*** Listing
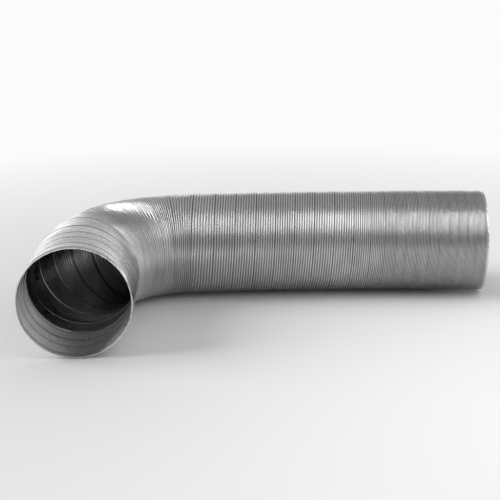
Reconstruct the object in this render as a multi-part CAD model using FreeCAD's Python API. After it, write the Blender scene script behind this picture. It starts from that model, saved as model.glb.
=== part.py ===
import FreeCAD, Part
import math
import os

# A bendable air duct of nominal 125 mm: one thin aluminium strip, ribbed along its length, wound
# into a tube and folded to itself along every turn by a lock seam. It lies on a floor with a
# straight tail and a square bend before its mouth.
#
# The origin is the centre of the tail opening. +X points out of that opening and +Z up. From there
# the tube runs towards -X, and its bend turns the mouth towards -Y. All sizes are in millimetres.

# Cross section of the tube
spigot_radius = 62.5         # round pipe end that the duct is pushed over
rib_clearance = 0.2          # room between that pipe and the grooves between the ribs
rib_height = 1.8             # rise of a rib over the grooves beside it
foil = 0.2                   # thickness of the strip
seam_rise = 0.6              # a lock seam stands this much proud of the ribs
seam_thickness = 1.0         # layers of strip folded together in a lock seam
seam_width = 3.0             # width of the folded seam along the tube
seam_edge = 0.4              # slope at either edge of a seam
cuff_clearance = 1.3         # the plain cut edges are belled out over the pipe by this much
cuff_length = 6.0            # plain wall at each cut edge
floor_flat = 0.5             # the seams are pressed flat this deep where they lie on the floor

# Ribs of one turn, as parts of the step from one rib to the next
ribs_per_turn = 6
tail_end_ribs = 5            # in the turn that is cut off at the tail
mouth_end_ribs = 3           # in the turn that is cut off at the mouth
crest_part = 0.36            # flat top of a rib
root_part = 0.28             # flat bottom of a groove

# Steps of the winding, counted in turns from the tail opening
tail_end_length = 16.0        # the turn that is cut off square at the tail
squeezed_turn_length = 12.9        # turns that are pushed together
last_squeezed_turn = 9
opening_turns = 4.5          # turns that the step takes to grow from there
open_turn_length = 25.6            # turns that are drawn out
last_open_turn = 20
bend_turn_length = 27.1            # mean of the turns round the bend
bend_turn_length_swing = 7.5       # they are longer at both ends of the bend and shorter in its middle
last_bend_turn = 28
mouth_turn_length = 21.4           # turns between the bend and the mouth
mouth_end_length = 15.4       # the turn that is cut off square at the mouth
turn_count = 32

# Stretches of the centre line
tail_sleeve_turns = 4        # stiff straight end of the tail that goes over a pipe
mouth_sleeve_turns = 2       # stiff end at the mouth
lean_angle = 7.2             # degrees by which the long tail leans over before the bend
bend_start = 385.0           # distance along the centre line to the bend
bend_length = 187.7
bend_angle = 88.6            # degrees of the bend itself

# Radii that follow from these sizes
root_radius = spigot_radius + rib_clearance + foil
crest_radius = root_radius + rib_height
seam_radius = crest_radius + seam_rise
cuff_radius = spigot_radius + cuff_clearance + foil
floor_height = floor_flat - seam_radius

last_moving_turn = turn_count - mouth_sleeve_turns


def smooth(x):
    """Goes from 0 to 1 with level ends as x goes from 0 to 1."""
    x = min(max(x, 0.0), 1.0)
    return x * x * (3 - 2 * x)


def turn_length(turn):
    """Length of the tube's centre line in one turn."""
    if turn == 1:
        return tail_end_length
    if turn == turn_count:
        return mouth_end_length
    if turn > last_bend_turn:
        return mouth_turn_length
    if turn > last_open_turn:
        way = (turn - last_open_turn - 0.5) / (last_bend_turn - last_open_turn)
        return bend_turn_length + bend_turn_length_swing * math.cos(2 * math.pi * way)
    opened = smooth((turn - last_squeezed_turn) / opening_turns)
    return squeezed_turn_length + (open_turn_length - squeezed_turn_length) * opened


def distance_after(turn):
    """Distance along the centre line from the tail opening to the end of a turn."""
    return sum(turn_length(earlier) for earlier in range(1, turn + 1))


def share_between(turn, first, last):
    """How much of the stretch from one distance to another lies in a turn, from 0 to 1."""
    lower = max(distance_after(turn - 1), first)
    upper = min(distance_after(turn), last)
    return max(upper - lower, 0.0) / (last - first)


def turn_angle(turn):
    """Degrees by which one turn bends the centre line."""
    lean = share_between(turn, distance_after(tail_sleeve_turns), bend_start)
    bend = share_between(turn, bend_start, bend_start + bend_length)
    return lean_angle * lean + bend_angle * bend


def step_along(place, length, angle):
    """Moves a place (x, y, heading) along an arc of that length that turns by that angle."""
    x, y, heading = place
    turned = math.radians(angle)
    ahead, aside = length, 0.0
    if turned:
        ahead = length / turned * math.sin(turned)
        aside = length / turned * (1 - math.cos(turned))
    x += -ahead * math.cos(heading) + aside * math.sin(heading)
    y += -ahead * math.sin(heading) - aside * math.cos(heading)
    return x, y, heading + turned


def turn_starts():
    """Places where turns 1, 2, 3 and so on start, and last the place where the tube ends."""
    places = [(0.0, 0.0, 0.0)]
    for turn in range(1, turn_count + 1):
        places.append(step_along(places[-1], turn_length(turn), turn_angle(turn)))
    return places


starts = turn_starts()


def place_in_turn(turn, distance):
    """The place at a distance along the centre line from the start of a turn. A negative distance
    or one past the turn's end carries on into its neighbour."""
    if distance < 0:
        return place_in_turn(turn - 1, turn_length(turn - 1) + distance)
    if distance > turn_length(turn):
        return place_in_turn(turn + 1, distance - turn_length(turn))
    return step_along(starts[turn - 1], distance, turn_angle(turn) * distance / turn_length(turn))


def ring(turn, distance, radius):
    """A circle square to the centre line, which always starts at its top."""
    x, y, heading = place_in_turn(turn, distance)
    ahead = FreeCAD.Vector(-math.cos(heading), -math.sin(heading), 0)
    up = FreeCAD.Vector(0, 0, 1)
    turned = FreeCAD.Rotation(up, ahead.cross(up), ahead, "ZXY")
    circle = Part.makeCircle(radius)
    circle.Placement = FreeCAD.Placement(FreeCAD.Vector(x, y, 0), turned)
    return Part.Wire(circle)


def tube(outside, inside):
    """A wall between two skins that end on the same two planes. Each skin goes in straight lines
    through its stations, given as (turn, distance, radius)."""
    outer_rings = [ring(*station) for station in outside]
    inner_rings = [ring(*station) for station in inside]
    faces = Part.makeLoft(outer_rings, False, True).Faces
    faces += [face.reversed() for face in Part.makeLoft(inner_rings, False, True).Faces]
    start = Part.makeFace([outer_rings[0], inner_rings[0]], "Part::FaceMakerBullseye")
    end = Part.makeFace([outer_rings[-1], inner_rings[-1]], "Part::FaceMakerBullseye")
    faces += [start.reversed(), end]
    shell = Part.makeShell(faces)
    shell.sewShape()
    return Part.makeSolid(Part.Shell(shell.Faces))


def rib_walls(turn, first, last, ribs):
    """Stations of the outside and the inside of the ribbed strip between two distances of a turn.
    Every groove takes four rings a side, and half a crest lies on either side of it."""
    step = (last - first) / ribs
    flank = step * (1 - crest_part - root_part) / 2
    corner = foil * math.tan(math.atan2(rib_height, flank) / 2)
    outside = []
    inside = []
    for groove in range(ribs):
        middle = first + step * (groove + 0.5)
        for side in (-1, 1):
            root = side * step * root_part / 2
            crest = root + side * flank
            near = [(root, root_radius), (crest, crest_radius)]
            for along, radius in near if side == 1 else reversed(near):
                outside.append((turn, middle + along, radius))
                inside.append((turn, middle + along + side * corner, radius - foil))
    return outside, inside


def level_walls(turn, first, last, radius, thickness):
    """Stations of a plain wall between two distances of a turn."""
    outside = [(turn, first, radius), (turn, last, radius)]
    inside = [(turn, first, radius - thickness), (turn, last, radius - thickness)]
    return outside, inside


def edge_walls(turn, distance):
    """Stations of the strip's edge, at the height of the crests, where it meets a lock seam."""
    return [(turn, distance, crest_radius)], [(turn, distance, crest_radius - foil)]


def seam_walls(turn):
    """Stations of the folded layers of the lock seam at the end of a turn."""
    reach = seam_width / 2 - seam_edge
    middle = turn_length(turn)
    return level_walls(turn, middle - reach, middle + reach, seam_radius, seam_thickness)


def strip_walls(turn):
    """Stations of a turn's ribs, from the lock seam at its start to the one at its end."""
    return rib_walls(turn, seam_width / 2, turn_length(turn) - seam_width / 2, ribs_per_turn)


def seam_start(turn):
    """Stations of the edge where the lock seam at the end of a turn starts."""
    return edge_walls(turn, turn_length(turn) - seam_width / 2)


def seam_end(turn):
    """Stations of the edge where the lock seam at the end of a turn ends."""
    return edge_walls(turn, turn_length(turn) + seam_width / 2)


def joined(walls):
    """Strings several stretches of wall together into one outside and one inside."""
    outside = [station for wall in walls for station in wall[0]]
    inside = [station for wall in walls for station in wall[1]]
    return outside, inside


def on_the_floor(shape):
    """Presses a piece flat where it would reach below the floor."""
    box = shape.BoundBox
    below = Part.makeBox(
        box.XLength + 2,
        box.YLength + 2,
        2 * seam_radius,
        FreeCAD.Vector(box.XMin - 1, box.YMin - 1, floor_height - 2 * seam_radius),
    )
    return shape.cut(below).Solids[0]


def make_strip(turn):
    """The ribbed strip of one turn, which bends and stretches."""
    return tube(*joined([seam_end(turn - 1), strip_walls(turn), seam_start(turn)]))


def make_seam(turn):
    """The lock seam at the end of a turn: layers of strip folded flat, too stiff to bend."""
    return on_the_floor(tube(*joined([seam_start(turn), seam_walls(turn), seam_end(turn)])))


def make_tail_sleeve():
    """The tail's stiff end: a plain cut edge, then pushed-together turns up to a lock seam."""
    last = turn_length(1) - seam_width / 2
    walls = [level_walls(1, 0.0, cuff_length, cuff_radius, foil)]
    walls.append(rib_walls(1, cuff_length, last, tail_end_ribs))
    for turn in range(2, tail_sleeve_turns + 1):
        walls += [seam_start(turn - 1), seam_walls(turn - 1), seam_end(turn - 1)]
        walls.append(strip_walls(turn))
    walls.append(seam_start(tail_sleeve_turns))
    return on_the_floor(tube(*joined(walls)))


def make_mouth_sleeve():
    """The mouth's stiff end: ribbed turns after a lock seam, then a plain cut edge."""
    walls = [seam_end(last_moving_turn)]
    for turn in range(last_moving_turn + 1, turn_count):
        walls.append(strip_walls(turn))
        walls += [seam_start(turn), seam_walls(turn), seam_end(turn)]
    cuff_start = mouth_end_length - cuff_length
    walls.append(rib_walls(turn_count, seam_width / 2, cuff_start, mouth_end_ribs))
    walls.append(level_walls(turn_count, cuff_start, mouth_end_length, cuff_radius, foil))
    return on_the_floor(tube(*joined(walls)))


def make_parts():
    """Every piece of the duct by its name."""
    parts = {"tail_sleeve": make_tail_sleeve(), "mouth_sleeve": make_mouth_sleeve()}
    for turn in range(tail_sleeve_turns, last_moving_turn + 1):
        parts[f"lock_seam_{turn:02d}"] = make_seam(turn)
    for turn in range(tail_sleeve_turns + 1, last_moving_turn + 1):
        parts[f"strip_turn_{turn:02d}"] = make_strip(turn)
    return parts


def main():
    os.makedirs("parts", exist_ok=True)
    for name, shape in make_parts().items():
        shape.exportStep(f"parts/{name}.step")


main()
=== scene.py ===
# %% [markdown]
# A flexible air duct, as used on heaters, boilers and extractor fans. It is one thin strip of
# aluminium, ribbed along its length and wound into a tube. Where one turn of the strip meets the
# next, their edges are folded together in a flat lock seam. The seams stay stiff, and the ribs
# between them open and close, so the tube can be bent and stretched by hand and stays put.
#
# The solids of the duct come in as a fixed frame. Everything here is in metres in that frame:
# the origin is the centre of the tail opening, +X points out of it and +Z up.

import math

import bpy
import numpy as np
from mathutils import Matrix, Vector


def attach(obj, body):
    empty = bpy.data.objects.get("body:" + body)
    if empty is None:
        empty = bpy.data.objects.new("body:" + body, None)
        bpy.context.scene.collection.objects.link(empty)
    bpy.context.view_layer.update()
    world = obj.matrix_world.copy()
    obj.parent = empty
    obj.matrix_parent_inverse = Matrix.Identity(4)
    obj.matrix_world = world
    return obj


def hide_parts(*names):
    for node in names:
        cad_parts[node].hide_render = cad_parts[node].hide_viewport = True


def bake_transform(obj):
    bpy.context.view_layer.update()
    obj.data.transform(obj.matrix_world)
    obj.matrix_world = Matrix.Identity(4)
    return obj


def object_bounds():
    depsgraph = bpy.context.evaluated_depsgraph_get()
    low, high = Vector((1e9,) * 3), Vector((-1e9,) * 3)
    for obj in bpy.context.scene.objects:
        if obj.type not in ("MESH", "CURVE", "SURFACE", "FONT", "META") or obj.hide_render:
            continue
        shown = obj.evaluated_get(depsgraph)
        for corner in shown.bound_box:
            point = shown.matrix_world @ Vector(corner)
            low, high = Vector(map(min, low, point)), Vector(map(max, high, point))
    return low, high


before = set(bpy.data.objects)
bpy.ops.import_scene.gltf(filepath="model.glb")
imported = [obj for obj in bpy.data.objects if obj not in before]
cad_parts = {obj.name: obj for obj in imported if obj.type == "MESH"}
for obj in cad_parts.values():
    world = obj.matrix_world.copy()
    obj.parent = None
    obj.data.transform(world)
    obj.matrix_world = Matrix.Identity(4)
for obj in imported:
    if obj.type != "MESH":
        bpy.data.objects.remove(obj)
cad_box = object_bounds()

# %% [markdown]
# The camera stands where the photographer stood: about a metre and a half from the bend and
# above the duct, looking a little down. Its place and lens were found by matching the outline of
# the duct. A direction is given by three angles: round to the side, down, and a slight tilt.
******
*** Listing
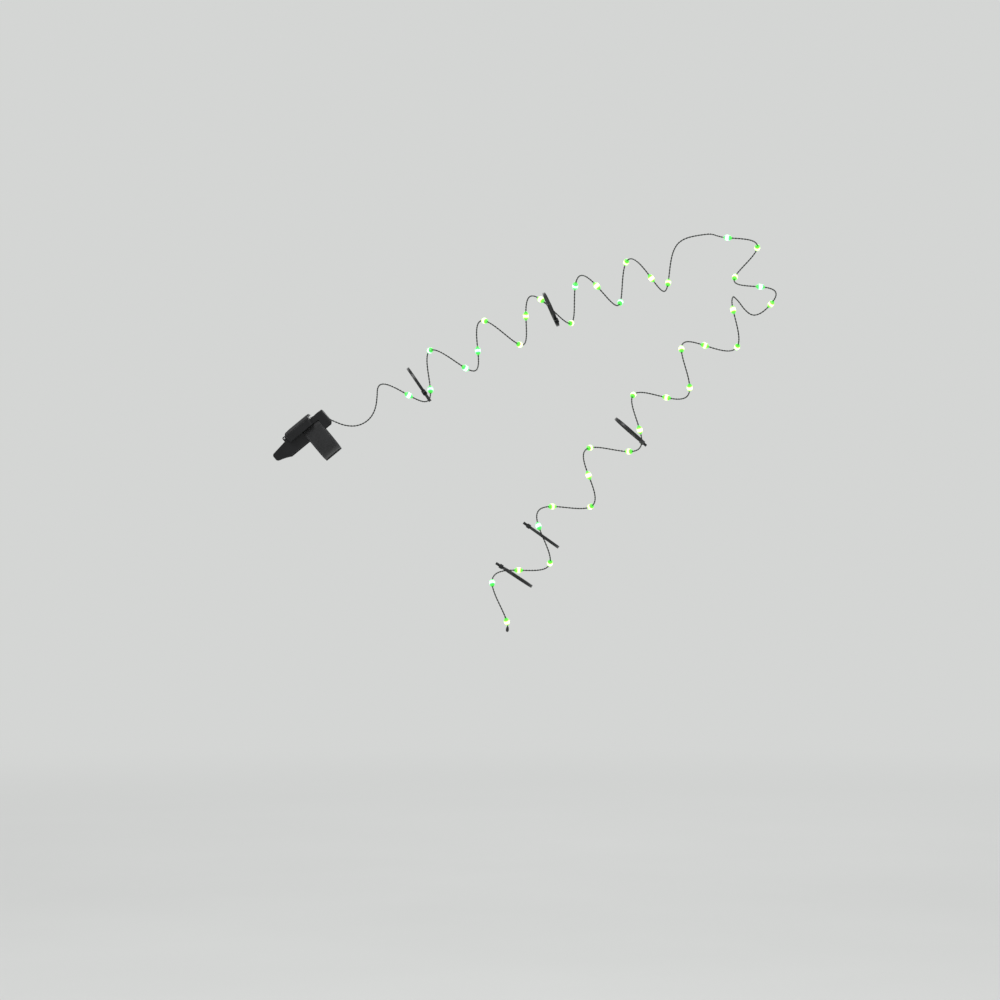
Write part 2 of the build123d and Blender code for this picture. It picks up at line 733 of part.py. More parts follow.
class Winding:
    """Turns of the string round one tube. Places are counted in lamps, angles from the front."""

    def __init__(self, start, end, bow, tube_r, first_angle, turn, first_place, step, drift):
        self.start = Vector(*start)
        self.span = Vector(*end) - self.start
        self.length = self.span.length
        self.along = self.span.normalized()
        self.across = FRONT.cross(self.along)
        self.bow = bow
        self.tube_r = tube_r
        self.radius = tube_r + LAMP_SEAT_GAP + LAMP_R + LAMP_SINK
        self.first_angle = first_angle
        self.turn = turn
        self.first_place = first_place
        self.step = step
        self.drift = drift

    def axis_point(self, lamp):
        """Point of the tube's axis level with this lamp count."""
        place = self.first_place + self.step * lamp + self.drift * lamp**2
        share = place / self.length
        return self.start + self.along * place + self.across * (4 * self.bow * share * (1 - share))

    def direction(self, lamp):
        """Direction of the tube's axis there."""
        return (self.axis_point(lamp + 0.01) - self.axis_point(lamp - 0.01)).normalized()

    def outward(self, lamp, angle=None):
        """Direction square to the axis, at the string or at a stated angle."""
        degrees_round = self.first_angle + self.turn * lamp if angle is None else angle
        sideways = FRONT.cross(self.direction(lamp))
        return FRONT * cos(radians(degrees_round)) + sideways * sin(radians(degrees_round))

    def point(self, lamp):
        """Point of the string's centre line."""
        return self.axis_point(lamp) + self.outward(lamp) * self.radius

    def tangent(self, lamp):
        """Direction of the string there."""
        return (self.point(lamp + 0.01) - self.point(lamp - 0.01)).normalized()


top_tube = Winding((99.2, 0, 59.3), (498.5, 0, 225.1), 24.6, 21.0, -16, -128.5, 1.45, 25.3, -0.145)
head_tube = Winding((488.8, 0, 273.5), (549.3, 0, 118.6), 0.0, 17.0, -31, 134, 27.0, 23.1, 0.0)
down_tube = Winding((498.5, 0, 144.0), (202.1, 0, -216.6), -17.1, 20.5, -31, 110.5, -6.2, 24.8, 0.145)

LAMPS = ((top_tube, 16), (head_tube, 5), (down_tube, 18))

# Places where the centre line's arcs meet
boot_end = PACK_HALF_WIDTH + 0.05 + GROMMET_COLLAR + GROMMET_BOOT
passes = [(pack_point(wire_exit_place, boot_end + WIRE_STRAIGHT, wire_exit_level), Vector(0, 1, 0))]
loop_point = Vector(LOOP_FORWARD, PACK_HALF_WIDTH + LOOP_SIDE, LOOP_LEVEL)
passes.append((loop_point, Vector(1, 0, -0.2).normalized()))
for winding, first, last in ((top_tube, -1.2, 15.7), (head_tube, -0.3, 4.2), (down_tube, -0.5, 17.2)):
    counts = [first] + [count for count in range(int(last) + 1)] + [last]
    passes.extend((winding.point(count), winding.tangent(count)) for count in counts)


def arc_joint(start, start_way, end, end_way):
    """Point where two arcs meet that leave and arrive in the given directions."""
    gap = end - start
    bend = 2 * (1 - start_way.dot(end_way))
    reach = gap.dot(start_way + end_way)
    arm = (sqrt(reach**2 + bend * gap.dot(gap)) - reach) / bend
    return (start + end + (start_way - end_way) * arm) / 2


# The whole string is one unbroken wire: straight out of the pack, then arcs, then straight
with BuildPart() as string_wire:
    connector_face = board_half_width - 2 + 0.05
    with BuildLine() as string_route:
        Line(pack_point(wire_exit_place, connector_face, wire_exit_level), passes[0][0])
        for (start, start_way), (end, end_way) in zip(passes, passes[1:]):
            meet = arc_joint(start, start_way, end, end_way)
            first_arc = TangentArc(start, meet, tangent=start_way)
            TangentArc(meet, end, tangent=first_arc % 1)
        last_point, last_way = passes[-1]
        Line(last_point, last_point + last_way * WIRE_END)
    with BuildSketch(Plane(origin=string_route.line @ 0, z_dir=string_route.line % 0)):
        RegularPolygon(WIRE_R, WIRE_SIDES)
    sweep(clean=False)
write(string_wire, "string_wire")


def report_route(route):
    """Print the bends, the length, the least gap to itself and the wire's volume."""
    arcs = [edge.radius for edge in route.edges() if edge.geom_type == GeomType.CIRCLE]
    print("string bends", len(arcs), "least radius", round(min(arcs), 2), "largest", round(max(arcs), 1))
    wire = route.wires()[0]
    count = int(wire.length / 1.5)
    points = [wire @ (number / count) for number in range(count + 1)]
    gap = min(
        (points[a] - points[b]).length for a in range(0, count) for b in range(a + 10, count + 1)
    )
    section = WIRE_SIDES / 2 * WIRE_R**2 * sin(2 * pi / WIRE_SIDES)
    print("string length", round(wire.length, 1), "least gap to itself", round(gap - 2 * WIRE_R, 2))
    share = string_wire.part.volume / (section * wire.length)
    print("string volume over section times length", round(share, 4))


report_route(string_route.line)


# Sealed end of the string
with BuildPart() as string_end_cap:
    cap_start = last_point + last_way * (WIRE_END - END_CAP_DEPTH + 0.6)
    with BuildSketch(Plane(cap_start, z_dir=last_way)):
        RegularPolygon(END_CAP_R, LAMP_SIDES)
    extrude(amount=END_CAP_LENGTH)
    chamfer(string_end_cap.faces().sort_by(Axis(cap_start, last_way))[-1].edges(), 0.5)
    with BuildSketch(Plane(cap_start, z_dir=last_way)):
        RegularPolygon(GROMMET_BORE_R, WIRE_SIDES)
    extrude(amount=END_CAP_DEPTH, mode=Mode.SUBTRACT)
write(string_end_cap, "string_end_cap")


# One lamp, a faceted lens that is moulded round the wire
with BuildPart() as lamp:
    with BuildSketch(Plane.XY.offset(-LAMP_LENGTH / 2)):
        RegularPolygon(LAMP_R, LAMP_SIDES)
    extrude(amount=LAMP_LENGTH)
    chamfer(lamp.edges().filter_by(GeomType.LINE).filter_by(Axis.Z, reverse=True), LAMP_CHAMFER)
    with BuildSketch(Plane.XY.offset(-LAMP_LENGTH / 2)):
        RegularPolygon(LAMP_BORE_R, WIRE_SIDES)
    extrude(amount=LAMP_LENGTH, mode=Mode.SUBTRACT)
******
*** Listing
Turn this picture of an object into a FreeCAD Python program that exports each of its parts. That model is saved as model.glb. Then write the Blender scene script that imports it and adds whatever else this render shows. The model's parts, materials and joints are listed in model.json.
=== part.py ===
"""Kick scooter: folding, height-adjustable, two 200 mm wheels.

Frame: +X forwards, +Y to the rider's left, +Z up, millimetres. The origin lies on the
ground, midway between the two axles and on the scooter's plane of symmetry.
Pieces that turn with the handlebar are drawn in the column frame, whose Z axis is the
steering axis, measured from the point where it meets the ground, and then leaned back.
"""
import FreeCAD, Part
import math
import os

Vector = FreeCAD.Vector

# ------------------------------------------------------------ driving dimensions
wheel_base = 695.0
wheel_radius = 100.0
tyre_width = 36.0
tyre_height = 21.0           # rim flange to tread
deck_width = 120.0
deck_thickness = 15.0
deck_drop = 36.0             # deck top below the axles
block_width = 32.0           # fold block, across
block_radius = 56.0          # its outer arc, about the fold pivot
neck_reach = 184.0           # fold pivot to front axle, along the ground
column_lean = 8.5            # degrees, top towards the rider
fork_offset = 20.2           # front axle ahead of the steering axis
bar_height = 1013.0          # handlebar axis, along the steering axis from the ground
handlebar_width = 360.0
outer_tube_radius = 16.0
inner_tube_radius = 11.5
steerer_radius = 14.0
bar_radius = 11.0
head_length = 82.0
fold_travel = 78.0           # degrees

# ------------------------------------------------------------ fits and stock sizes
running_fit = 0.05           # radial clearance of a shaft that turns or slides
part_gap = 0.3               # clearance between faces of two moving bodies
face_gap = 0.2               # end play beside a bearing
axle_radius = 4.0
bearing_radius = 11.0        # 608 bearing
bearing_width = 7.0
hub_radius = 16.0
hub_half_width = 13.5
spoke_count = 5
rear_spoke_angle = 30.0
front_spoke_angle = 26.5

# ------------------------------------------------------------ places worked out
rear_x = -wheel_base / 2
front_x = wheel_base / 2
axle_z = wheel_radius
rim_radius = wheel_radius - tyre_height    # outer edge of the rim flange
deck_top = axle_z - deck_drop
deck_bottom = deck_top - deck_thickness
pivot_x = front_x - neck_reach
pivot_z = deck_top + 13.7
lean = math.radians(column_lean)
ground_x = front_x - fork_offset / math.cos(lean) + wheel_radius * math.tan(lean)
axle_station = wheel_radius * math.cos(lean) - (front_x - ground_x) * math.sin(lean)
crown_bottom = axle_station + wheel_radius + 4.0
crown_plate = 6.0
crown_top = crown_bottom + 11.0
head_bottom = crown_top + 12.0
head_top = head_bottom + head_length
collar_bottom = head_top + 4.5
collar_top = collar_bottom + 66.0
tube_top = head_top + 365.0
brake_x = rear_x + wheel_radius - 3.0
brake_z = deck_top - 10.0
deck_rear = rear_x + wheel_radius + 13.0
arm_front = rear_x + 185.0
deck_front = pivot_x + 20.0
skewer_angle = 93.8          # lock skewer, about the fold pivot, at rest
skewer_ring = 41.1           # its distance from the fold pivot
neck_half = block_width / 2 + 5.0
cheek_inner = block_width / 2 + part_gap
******
◆ **Task details**
Repeat, character for character, the lines of the material above from the line with "for name, shape" through the line with "obj.parent = empty".

◆ **Answer to the exercise**
    for name, shape in make_parts().items():
        shape.exportStep(f"parts/{name}.step")


main()
=== scene.py ===
# %% [markdown]
# A flexible air duct, as used on heaters, boilers and extractor fans. It is one thin strip of
# aluminium, ribbed along its length and wound into a tube. Where one turn of the strip meets the
# next, their edges are folded together in a flat lock seam. The seams stay stiff, and the ribs
# between them open and close, so the tube can be bent and stretched by hand and stays put.
#
# The solids of the duct come in as a fixed frame. Everything here is in metres in that frame:
# the origin is the centre of the tail opening, +X points out of it and +Z up.

import math

import bpy
import numpy as np
from mathutils import Matrix, Vector


def attach(obj, body):
    empty = bpy.data.objects.get("body:" + body)
    if empty is None:
        empty = bpy.data.objects.new("body:" + body, None)
        bpy.context.scene.collection.objects.link(empty)
    bpy.context.view_layer.update()
    world = obj.matrix_world.copy()
    obj.parent = empty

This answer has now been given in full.